The press writes about her:

«Lyre-guitar, voice and violin concert. […] We attended a concert that re-proposes not only an instrument fallen into disuse and no longer heard since the 1800s, but also little-known music of great expressive effectiveness. The Trio performs proposing […] pleasant pieces of great musical and poetic validity such as the Sonata III op. 21 by Ferdinando Carulli for lyre-guitar soloist, musically well-structured and characterized by remarkable instrumental virtuosity; the Variations, also by Ferdinando Carulli, on three famous Arias taken from Mozart’s “Le Nozze di Figaro” (“Voi che sapete…”, “Non so più cosa son…”, “Non più andrai…”) and some currently little-known pieces such as Pierre Jean Porro’s Romanze and Arias, but which express a sublime and evocative poetry. […]».
(Diplomatic Magazine – Rome, July 2004)

«The lyre-guitar reappears from the 19th century in Paris. […] Many painters of Neoclassicism […] loved to portray beautiful women dressed in the mythological Greek manner who played this instrument. In noble families it became almost a status symbol […] Then, slowly, oblivion came. The rediscovery is now due to Eleonora Vulpiani […] she plays an instrument that she had rebuilt with an exceptional technique […] ».
(Il Messaggero – Rome, 18 October 2004)

«Eleonora’s Lyra: a spell from another era. The last muse plays the lyre. Eleonora Vulpiani, the only concert artist in the world with the instrument of the gods […]. The instrument went out of fashion around the first half of the nineteenth century to give way again to the guitar. The lyre disappeared from the concert scene […]. Until the rediscovery of the young Vulpiani […]. Shows of great charm and elegance […]».
(Il Tempo – Rome, 8 February 2005)

«Eleonora Vulpiani exceptional soloist. The welcoming hall of the Bank of Ireland Art Center was enlivened by the sweet music of the lyre-guitar by Eleonora Vulpiani, the only concert performer in the world to know the secrets of this ancient instrument […]. Vulpiani played […] some arias by illustrious 19th century composers, such as Ferdinando Carulli, of which she proposed, inter alia, the Sonata Sentimentale entitled “The Loves of Adonis and Venus” […]. With this concert, the Italian Cultural Institute has reopened the doors of classical music and this instrument to Ireland and Dublin […]».
(Italia Stampa – Dublin, March 2005)

«Eleonora Vulpiani fascinates the public with the lyre-guitar. […] Endowed with great talent and excellent technical and interpretative qualities, the musician, skillfully exploiting the idiomatic resources of the instrument, both on a dynamic level and in the virtuosic passages, always rendered with a clear and punctual sound, performed a series of persuasive pieces of Ferdinando Carulli marked by an elegant classical language of immediate appeal, namely Sonata in three movements, Le follie di Spagna, Theme and Variations and a graceful Sonatina. […] a Siciliana by Francesco Molino […], enthralling in its cantabile and dreamy progression in compound time. Vulpiani then offered a further and very pleasant homage to the art of variation by successfully attempting the aria Di Tant Palpiti from Gioachino Rossini’s Tancredi, revisited by Matteo Carcassi. At the end there was warm consensus for an intense reading of Irish national arias collected by Mauro Giuliani, including the famous Garyowen […]».
(by Renato della Torre – Il Messaggero Veneto – Udine, June 2005)

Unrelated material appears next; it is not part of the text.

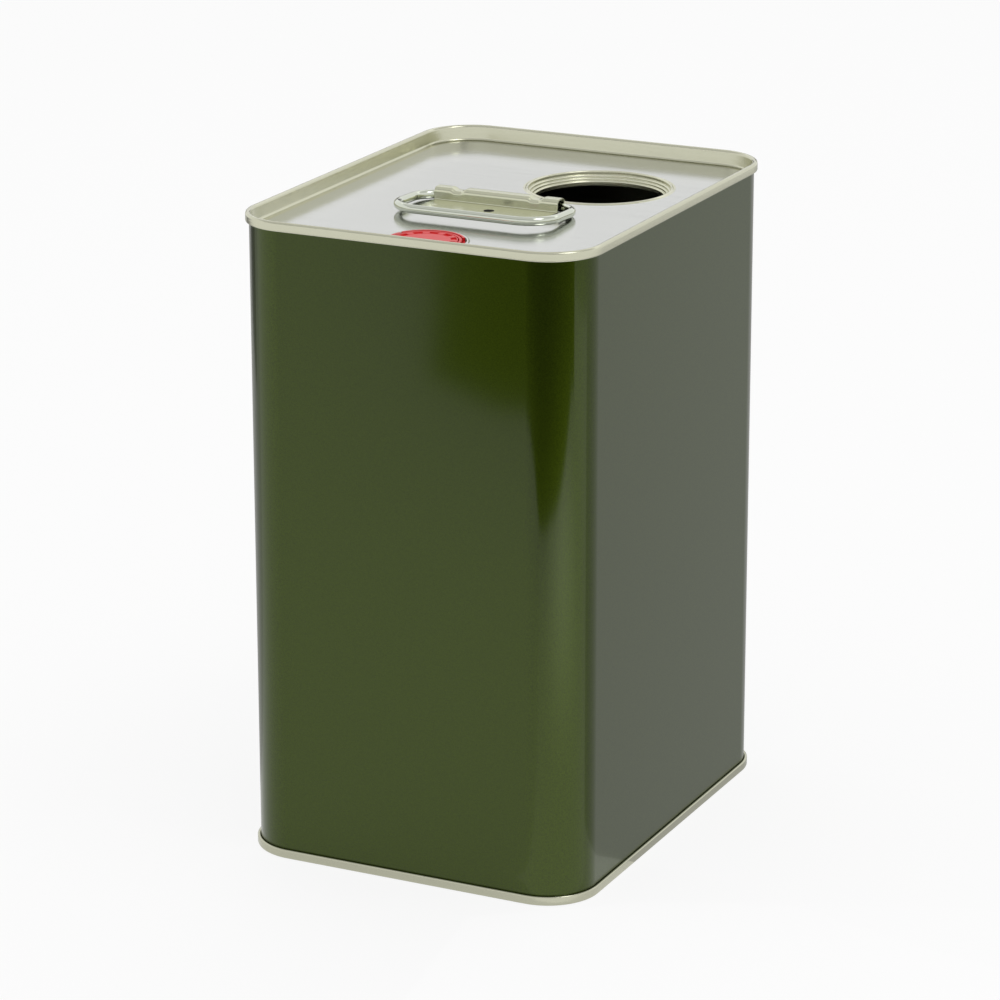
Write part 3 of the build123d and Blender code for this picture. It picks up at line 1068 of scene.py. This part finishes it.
def make_welds():
    """Row of spot welds, each a low ring with a pit."""
    points = [(0, -weld_height), (weld_radius, -weld_height), (weld_radius, weld_height),
              (weld_pit_radius, weld_height), (0, 0)]
    section = rounded(points, [0.0, 0.0, weld_height, weld_height, 0.0], arc_steps)
    weld = turned("weld", section, weld_place(0), bracket_tin, weld_steps)
    grow(weld, row_tree(), {"Count": weld_count, "Pitch": weld_pitch * MM, "Finish": bracket_tin})
    stand_for(smooth_piece(weld), "bracket_welds", "root")


def sink_slot(piece, half_angle):
    """Press a slot with sloped sides into the top of one sector of the cap."""
    outer = cap_radius - cap_slot_edge
    inner = outer - cap_slot_width
    shape = bmesh.new()
    shape.from_mesh(piece.data)
    top = (cap_base + cap_thickness - cap_edge_bend / 2) * MM
    chosen = []
    for face in shape.faces:
        middle = face.calc_center_median()
        reach = middle.xy.length / MM
        turn = abs(math.degrees(math.atan2(middle.y, middle.x)))
        if inner < reach < outer and turn < half_angle and middle.z > top:
            chosen.append(face)
    bmesh.ops.recalc_face_normals(shape, faces=shape.faces)
    bmesh.ops.inset_region(shape, faces=chosen, thickness=cap_slot_slope * MM, depth=0.0)
    points = {point for face in chosen for point in face.verts}
    bmesh.ops.translate(shape, verts=list(points), vec=(0, 0, -cap_slot_depth * MM))
    shape.to_mesh(piece.data)
    shape.free()


def make_cap():
    """Disc with a ring of slots, repeated round its middle, over a plain skirt."""
    outer = cap_radius - cap_slot_edge
    inner = outer - cap_slot_width
    low = cap_base
    top = cap_base + cap_thickness
    section = rounded([
        (0, low), (cap_radius, low), (cap_radius, top), (outer, top), (inner, top),
        (inner - cap_step_run, top - cap_step), (cap_dimple_radius + cap_step_run, top - cap_step),
        (cap_dimple_radius, top - cap_dimple_depth), (0, top - cap_dimple_depth),
    ], [0.0, cap_edge_bend, cap_edge_bend, 0.0, 0.0, 0.0, 0.0, 0.0, 0.0], arc_steps)
    pitch = math.degrees(math.tau) / cap_slots
    centre = Vector((well_x, well_y, panel_top))
    angles = (-pitch / 2, pitch / 2)
    disc = sector("cap_disc", section, (0, 0, 0), angles, cap_sector_steps, red_plastic)
    sink_slot(disc, pitch / 2 * cap_slot_fill_share)
    grow(disc, ring_tree(), {"Count": cap_slots, "Centre": centre * MM, "Finish": red_plastic})
    smooth_piece(disc)
    disc.data.materials.append(slot_plastic)
    for polygon in disc.data.polygons:
        place = polygon.center / MM - centre
        if inner < place.xy.length < outer and low < place.z < top - cap_slot_depth / 2:
            polygon.material_index = 1
    skirt_low = low - cap_skirt_length
    skirt_section = [(cap_skirt_inner, skirt_low), (cap_skirt_outer, skirt_low),
                     (cap_skirt_outer, low), (cap_skirt_inner, low)]
    skirt = turned("cap_skirt", skirt_section, centre, red_plastic)
    for piece in (disc, skirt):
        stand_for(piece, "pourer_cap", "cap")


def make_pull_ring():
    """Flat ring with a tab, held by a thin web on the far side."""
    place = Vector((well_x, well_y, panel_top))
    top = cap_base + cap_thickness
    base = top - ring_thickness
    middle = (ring_inner + ring_outer) / 2
    points = [(ring_inner, base), (ring_outer, base), (ring_outer, top), (ring_inner, top)]
    ring = turned("pull_ring", rounded(points, 4 * [ring_bend], arc_steps), place, red_plastic)
    tab_outer = ring_outer + ring_tab_reach
    tab_base = top - ring_tab_thickness
    points = [(middle, tab_base), (tab_outer, tab_base), (tab_outer, top), (middle, top)]
    section = rounded(points, [0.0, ring_bend / 2, ring_bend / 2, 0.0], arc_steps)
    left = math.degrees(math.pi)
    angles = (left - ring_tab_angle / 2, left + ring_tab_angle / 2)
    tab = sector("ring_tab", section, place, angles, tab_steps, red_plastic)
    close_ends(tab)
    half_width = ring_web_width / 2
    web_height = (top + base) / 2
    web_low = (cap_radius + ring_web_gap, -half_width, web_height - ring_web_thickness / 2)
    web_high = (middle, half_width, web_height + ring_web_thickness / 2)
    web = box_piece("ring_web", place + Vector(web_low), place + Vector(web_high), red_plastic)
    for piece in (ring, smooth_piece(tab), smooth_piece(web)):
        stand_for(piece, "pull_ring", "ring")


aim_camera()
light_studio()
set_stage()

lacquer = olive_lacquer()
panel_tin = tinplate("panel_tinplate", panel_colour, panel_roughness)
rim_tin = rolled_tinplate("rim_tinplate", rim_colour, seam_roughness, seam_lean)
# Base rim: the rim's tinplate darkened, as painted shade
shaded_foot_tin = rolled_tinplate("foot_tinplate", shade(rim_colour, foot_painted_shade), seam_roughness, 0.0)
neck_tin = rolled_tinplate("neck_tinplate", neck_colour, neck_roughness, neck_lean)
# Inside of the tin: the rim's tinplate darkened, as painted shade
shaded_inside_tin = tinplate("inside_tinplate", shade(rim_colour, inside_painted_shade), bare_roughness)
bare_tin = tinplate("weld_stripe", rim_colour, bare_roughness)
bracket_tin = scorched_tinplate("bracket_tinplate", bracket_colour, bracket_roughness)
wire_steel = tinplate("handle_wire", wire_colour, wire_roughness)
red_plastic = plastic("red_plastic", red_colour, red_roughness)
slot_plastic = plastic("matt_red_plastic", red_colour, slot_roughness)
natural_plastic = plastic("natural_plastic", natural_colour, natural_roughness)
rubber = plastic("black_rubber", rubber_colour, rubber_roughness)
foam = plastic("liner_foam", foam_colour, soft_roughness)
compound = plastic("seam_compound", compound_colour, soft_roughness)

round_tin = carry_round_tree()
make_wall()
make_side_weld()
make_lid()
make_base()
make_handle()
make_bracket()
make_welds()
make_cap()
make_pull_ring()
dress("pourer_socket", red_plastic)
dress("pourer_spout", natural_plastic)
dress("pourer_gasket", rubber)
dress("cap_liner", foam)
for node in ("lid_seal", "base_seal"):
    dress(node, compound)

bpy.context.scene.view_settings.view_transform = "Standard"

«Eleonora Vulpiani. What a delightful surprise the rediscovery of the lyre, instrument and symbolic ornament of the statues of antiquity […]. With Eleonora Vulpiani, this romantic instrument of ’empire’ style with ancient origins finds a new way and an attractive topicality. […] on the occasion of a concert at the premises of the Museum “Stiftelsen Musikkulturens Främjande” Eleonora Vulpiani interpreted sonatas and other pieces from the 19th century with a classical clarity that makes listening seductive. Enhanced by Eleonora Vulpiani, the lyre-guitar finds, to our great pleasure, its place among the 550 prodigious ancient instruments of the “Stiftelsen Musikkulturens Främjande” Museum[…]. The encounter with her fine, almost ethereal music will be remembered by the audience who are already waiting for her next concert in Stockholm».
(by Alexander Scarlat – Ditt & datt, n. 30 – Stockholm, February 2006)

«[…] Starting from the rediscovery of the original repertoire for lyre-guitar, Eleonora Vulpiani has also extended her research to the historical and organological aspects, bringing together the results of her work in an undoubtedly precious volume, also accompanied by a rich photographic documentation of historical instruments […] and the paintings in which the lyre-guitar is portrayed, as well as numerous illustrations taken from title pages and musical pages taken from the editions of the time. […]».
(by Danilo Prefumo – Il Fronimo, XXXVIII / 150)

«[…] Rediscovering an instrument from a forgotten tradition brings with it many intriguing surprises, which is what Eleonora Vulpiani presents us in her-self produced book Lyre-Guitar: Étoile charmante between the 18th and 19th centuries. It is a small window into the world of the lyre-guitar. […]».